+++ Provided data +++

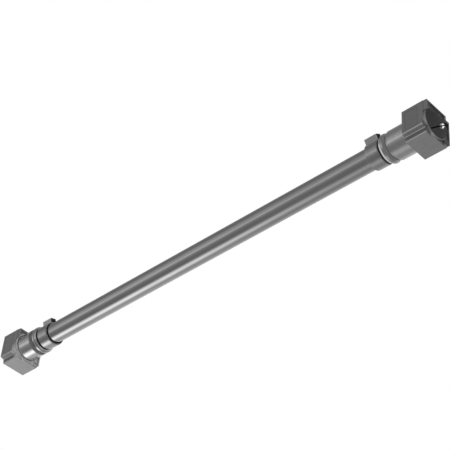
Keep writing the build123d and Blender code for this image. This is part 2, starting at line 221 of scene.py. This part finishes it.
# Both blocks lie at the same Y and Z; only the left one's X is used
BLOCK_LOW, BLOCK_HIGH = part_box("left_head_block")
SOCKET_RADIUS = next(
    mount["dims"]["r_mm"] for mount in frame["record"]["mounts"] if mount["name"] == "right_socket"
) * MM
# The cap's opening is this much wider than the socket behind it
CAP_BORE = SOCKET_RADIUS + 0.3 * MM

# The front rebate, as (y, z) distances from the block's front lower edge
REBATE_START = (0.45 * MM, 0.45 * MM)
REBATE_END = (7.15 * MM, 7.8 * MM)
# Painted highlight lines along the rebate: the same two distances, and how far the line reaches
HIGHLIGHT_LINES = {
    "front_lip": (0.35 * MM, 7.9 * MM, 1.0 * MM),
    "lower_lip": (7.2 * MM, 0.35 * MM, 1.0 * MM),
    "inner_corner": (5.55 * MM, 6.25 * MM, 0.8 * MM),
}


class Finish:
    """A surface whose grey, roughness and fine relief are built up in steps."""

    def __init__(self, name, grey, roughness, metallic=1.0, tint=STEEL_TINT):
        self.material = bpy.data.materials.new(name)
        self.material.use_nodes = True
        self.tree = self.material.node_tree
        self.shader = self.tree.nodes["Principled BSDF"]
        self.shader.inputs["Metallic"].default_value = metallic
        self.coords = self.tree.nodes.new("ShaderNodeTexCoord").outputs["Object"]
        self.parts = self.tree.nodes.new("ShaderNodeSeparateXYZ")
        link(self.tree, self.coords, self.parts.inputs[0])
        self.colour = tuple(grey * part for part in tint) + (1,)
        self.roughness = float(roughness)
        self.metallic = None

    def noise(self, scale, detail=3.0):
        """Noise with its own scale along X, Y and Z, in repeats per metre."""
        mapping = self.tree.nodes.new("ShaderNodeMapping")
        mapping.inputs["Scale"].default_value = scale
        link(self.tree, self.coords, mapping.inputs["Vector"])
        node = self.tree.nodes.new("ShaderNodeTexNoise")
        node.inputs["Scale"].default_value = 1.0
        node.inputs["Detail"].default_value = detail
        link(self.tree, mapping.outputs[0], node.inputs["Vector"])
        return node.outputs["Fac"]

    def vary(self, pattern, grey_change, roughness_change):
        """Darken and roughen where a pattern is high."""
        tree = self.tree
        dark = self.shade(1.0 - grey_change)
        self.colour = mix_colours(tree, fade(tree, pattern, *NOISE_MIDDLE), self.colour, dark)
        rough = math_node(tree, "ADD", self.roughness, roughness_change)
        self.roughness = mix_values(tree, pattern, self.roughness, rough)
        return self

    def shade(self, factor):
        """The present colour times a factor."""
        if isinstance(self.colour, tuple):
            return tuple(part * factor for part in self.colour[:3]) + (1,)
        tree = self.tree
        node = tree.nodes.new("ShaderNodeMix")
        node.data_type = "RGBA"
        node.blend_type = "MULTIPLY"
        node.inputs[0].default_value = 1.0
        link(tree, self.colour, node.inputs[6])
        node.inputs[7].default_value = (factor, factor, factor, 1)
        return node.outputs[2]

    def patch(self, mask, grey, roughness):
        """Give the surface another grey and roughness where a mask is 1."""
        self.colour = mix_colours(self.tree, mask, self.colour, (grey, grey, grey * STEEL_BLUE, 1))
        self.roughness = mix_values(self.tree, mask, self.roughness, roughness)
        return self

    def dull(self, mask, metallic):
        """Make the surface less of a mirror where a mask is 1."""
        self.metallic = mix_values(self.tree, mask, 1.0, metallic)
        return self

    def relief(self, pattern, depth):
        """Fine bumps, with a depth in metres."""
        bump = self.tree.nodes.new("ShaderNodeBump")
        bump.inputs["Strength"].default_value = RELIEF_STRENGTH
        bump.inputs["Distance"].default_value = depth
        link(self.tree, pattern, bump.inputs["Height"])
        link(self.tree, bump.outputs[0], self.shader.inputs["Normal"])
        return self

    def done(self):
        """Sets the shader's sockets, and returns the material."""
        values = {"Base Color": self.colour, "Roughness": self.roughness, "Metallic": self.metallic}
        for socket, value in values.items():
            if value is None:
                continue
            if isinstance(value, (tuple, float)):
                self.shader.inputs[socket].default_value = value
            else:
                link(self.tree, value, self.shader.inputs[socket])
        return self.material

    # Masks
    def within(self, value, start, end, soft):
        """1 where a value is between start and end."""
        rise = fade(self.tree, value, start - soft, start + soft)
        fall = fade(self.tree, value, end - soft, end + soft)
        return math_node(self.tree, "MULTIPLY", rise, math_node(self.tree, "SUBTRACT", 1.0, fall))

    def from_axis(self):
        """Distance from the bar's axis."""
        y = math_node(self.tree, "MULTIPLY", self.parts.outputs["Y"], self.parts.outputs["Y"])
        z = math_node(self.tree, "MULTIPLY", self.parts.outputs["Z"], self.parts.outputs["Z"])
        return math_node(self.tree, "SQRT", math_node(self.tree, "ADD", y, z))

    def near_line(self, y, z, reach):
        """1 close to a line along the bar at this y and z."""
        dy = math_node(self.tree, "SUBTRACT", self.parts.outputs["Y"], y)
        dz = math_node(self.tree, "SUBTRACT", self.parts.outputs["Z"], z)
        dy_square = math_node(self.tree, "MULTIPLY", dy, dy)
        dz_square = math_node(self.tree, "MULTIPLY", dz, dz)
        distance = math_node(self.tree, "SQRT", math_node(self.tree, "ADD", dy_square, dz_square))
        away = fade(self.tree, distance, reach * SOLID_SHARE_OF_LINE, reach)
        return math_node(self.tree, "SUBTRACT", 1.0, away)


def drawn(name, grey, roughness, tint=STEEL_TINT):
    """Drawn tube: fine lines along its length and faint broad marks."""
    finish = Finish(name, grey, roughness, tint=tint)
    lines = finish.noise((6.0, 1500.0, 1500.0))
    marks = finish.noise((25.0, 90.0, 90.0), 4.0)
    return finish.vary(lines, 0.05, 0.05).vary(marks, 0.05, 0.04).relief(lines, 0.000004).done()


def turned(name, grey, roughness, tint=STEEL_TINT):
    """Turned metal: fine rings round the bar."""
    finish = Finish(name, grey, roughness, tint=tint)
    rings = finish.noise((2600.0, 25.0, 25.0))
    marks = finish.noise((160.0, 160.0, 160.0), 4.0)
    return finish.vary(rings, 0.06, 0.06).vary(marks, 0.06, 0.04).relief(rings, 0.000004).done()


# Greys painted into a block: painted shade in the socket and the rebate, painted highlights on the rebate's
# lips and the cap's rim, and painted light on the left block's nose
BORE_SHADE_GREY = 0.32
REBATE_SHADE_GREY = 0.34
LIP_HIGHLIGHT_GREY = 0.95
RIM_HIGHLIGHT_GREY = 0.98
NOSE_LIGHT_GREY = 0.9


def bore_mask(finish):
    """1 inside the socket."""
    outside = fade(finish.tree, finish.from_axis(), CAP_BORE + 0.02 * MM, CAP_BORE + 0.15 * MM)
    return math_node(finish.tree, "SUBTRACT", 1.0, outside)


def rebate_mask(finish):
    """1 in the front rebate."""
    y_start, z_start = REBATE_START
    y_end, z_end = REBATE_END
    y = finish.within(finish.parts.outputs["Y"], BLOCK_LOW.y + y_start, BLOCK_LOW.y + y_end, SHARP_EDGE)
    z = finish.within(finish.parts.outputs["Z"], BLOCK_LOW.z + z_start, BLOCK_LOW.z + z_end, SHARP_EDGE)
    return math_node(finish.tree, "MULTIPLY", y, z)


def lip_highlight_mask(finish):
    """1 along the painted highlight lines of the rebate."""
    masks = []
    for y, z, reach in HIGHLIGHT_LINES.values():
        masks.append(finish.near_line(BLOCK_LOW.y + y, BLOCK_LOW.z + z, reach))
    return highest(finish.tree, masks)


def rim_highlight_mask(finish):
    """1 on the ring round the cap's opening, where a highlight is painted."""
    return finish.within(finish.from_axis(), CAP_BORE + 0.5 * MM, CAP_BORE + 1.8 * MM, RIM_EDGE)


def nose_light_mask(finish):
    """1 on the lower part of the left block near its cap, but not on the face underneath; light is painted
    there.
    """
    below_axis = math_node(finish.tree, "MULTIPLY", finish.parts.outputs["Z"], -1.0)
    lower = fade(finish.tree, below_axis, 0.0, 9 * MM)
    end = fade(finish.tree, finish.parts.outputs["X"], BLOCK_HIGH.x - 9.6 * MM, BLOCK_HIGH.x - 3.6 * MM)
    underside = fade(finish.tree, finish.parts.outputs["Z"], BLOCK_LOW.z + 1.25 * MM, BLOCK_LOW.z + 0.05 * MM)
    not_under = math_node(finish.tree, "SUBTRACT", 1.0, underside)
    return math_node(finish.tree, "MULTIPLY", math_node(finish.tree, "MULTIPLY", lower, end), not_under)


def cast_block(name, grey, roughness, paint_rim_highlight=False, paint_nose_light=False):
    """Block metal: fine grain, painted shade in the bore and the rebate, and painted highlights on the
    rebate's lips.
    """
    finish = Finish(name, grey, roughness)
    grain = finish.noise((1400.0, 1400.0, 1400.0), 4.0)
    marks = finish.noise((110.0, 140.0, 140.0), 4.0)
    finish.vary(grain, 0.07, 0.06).vary(marks, 0.07, 0.05)
    bore = bore_mask(finish)
    lip_highlights = lip_highlight_mask(finish)
    # Painted shade in the socket and in the rebate
    finish.patch(bore, BORE_SHADE_GREY, 0.6)
    finish.patch(rebate_mask(finish), REBATE_SHADE_GREY, 0.5)
    # Painted highlights along the rebate's lips and inner corner
    finish.patch(lip_highlights, LIP_HIGHLIGHT_GREY, 0.5)
    not_mirror = [lip_highlights, bore]
    if paint_rim_highlight:
        # Painted highlight on the ring round the cap's opening
        rim_highlight = rim_highlight_mask(finish)
        finish.patch(rim_highlight, RIM_HIGHLIGHT_GREY, 0.35)
        not_mirror.append(rim_highlight)
    if paint_nose_light:
        # Painted light on the left block's nose
        nose_light = nose_light_mask(finish)
        finish.patch(nose_light, NOSE_LIGHT_GREY, 0.35)
        not_mirror.append(nose_light)
    finish.dull(highest(finish.tree, not_mirror), 0.0)
    return finish.relief(grain, 0.000003).done()


def rubber(name):
    """Black rubber, with a pale grey band round its ring."""
    finish = Finish(name, 0.012, 0.55, metallic=0.0)
    grain = finish.noise((1500.0, 1500.0, 1500.0))
    finish.vary(grain, 0.3, 0.1)
    band = finish.within(finish.from_axis(), TUBE_RADIUS + 1.5 * MM, TUBE_RADIUS + 2.9 * MM, SHARP_EDGE)
    return finish.patch(band, 0.5, 0.4).relief(grain, 0.00002).done()


# The material of each kind of piece; the numbers are its grey and its roughness
TONES = {
    "bar_tube": drawn("drawn_tube", 0.60, 0.13),
    "guide_bush": turned("oiled_bronze", 0.10, 0.35, (1.0, 0.82, 0.55)),
    "catch_collar": turned("collar_steel", 0.60, 0.16),
    "collar_pad": rubber("black_rubber"),
    "collar_screw": turned("dark_screw", 0.22, 0.3),
    "spindle": turned("ground_steel", 0.68, 0.08),
    "stop_ring": turned("spring_steel", 0.25, 0.3),
    "flare_ring": turned("flare_steel", 0.88, 0.14),
    "wedge_ring": turned("wedge_steel", 0.70, 0.18),
    "neck_barrel": turned("neck_steel", 0.76, 0.12),
    "bolt_washer": turned("zinc_washer", 0.5, 0.25),
    "end_bolt": turned("black_bolt", 0.15, 0.35),
    "head_block": cast_block("block_metal", 0.60, 0.26),
    "side_plate": cast_block("plate_metal", 0.56, 0.28),
    "end_cap": cast_block("cap_metal", 0.60, 0.26),
    "cap_dowels": turned("dowel_steel", 0.5, 0.2),
    "catch_wire": turned("blued_wire", 0.04, 0.35),
    "lock_pin": turned("pin_steel", 0.5, 0.2),
}
# The left head has painted light near its cap: a painted highlight on the cap's rim and painted light on the
# block's nose
PAINTED_LIGHT_PARTS = {
    "left_end_cap": cast_block("cap_metal_painted_light", 0.60, 0.26, paint_rim_highlight=True, paint_nose_light=True),
    "left_head_block": cast_block("block_metal_painted_light", 0.60, 0.26, paint_nose_light=True),
}


def add_materials():
    """Gives every CAD node the material of its kind."""
    for name, node in frame["nodes"].items():
        material = PAINTED_LIGHT_PARTS.get(name) or TONES[name.removeprefix("left_").removeprefix("right_")]
        for slot in node.material_slots:
            slot.material = material


add_camera()
add_world()
add_floor()
add_materials()

bpy.context.scene.view_settings.view_transform = "Standard"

+++

- [Your goal]: Gather each line that holds "this".

- [Solution]:
Keep writing the build123d and Blender code for this image. This is part 2, starting at line 221 of scene.py. This part finishes it.
# The cap's opening is this much wider than the socket behind it
        """1 close to a line along the bar at this y and z."""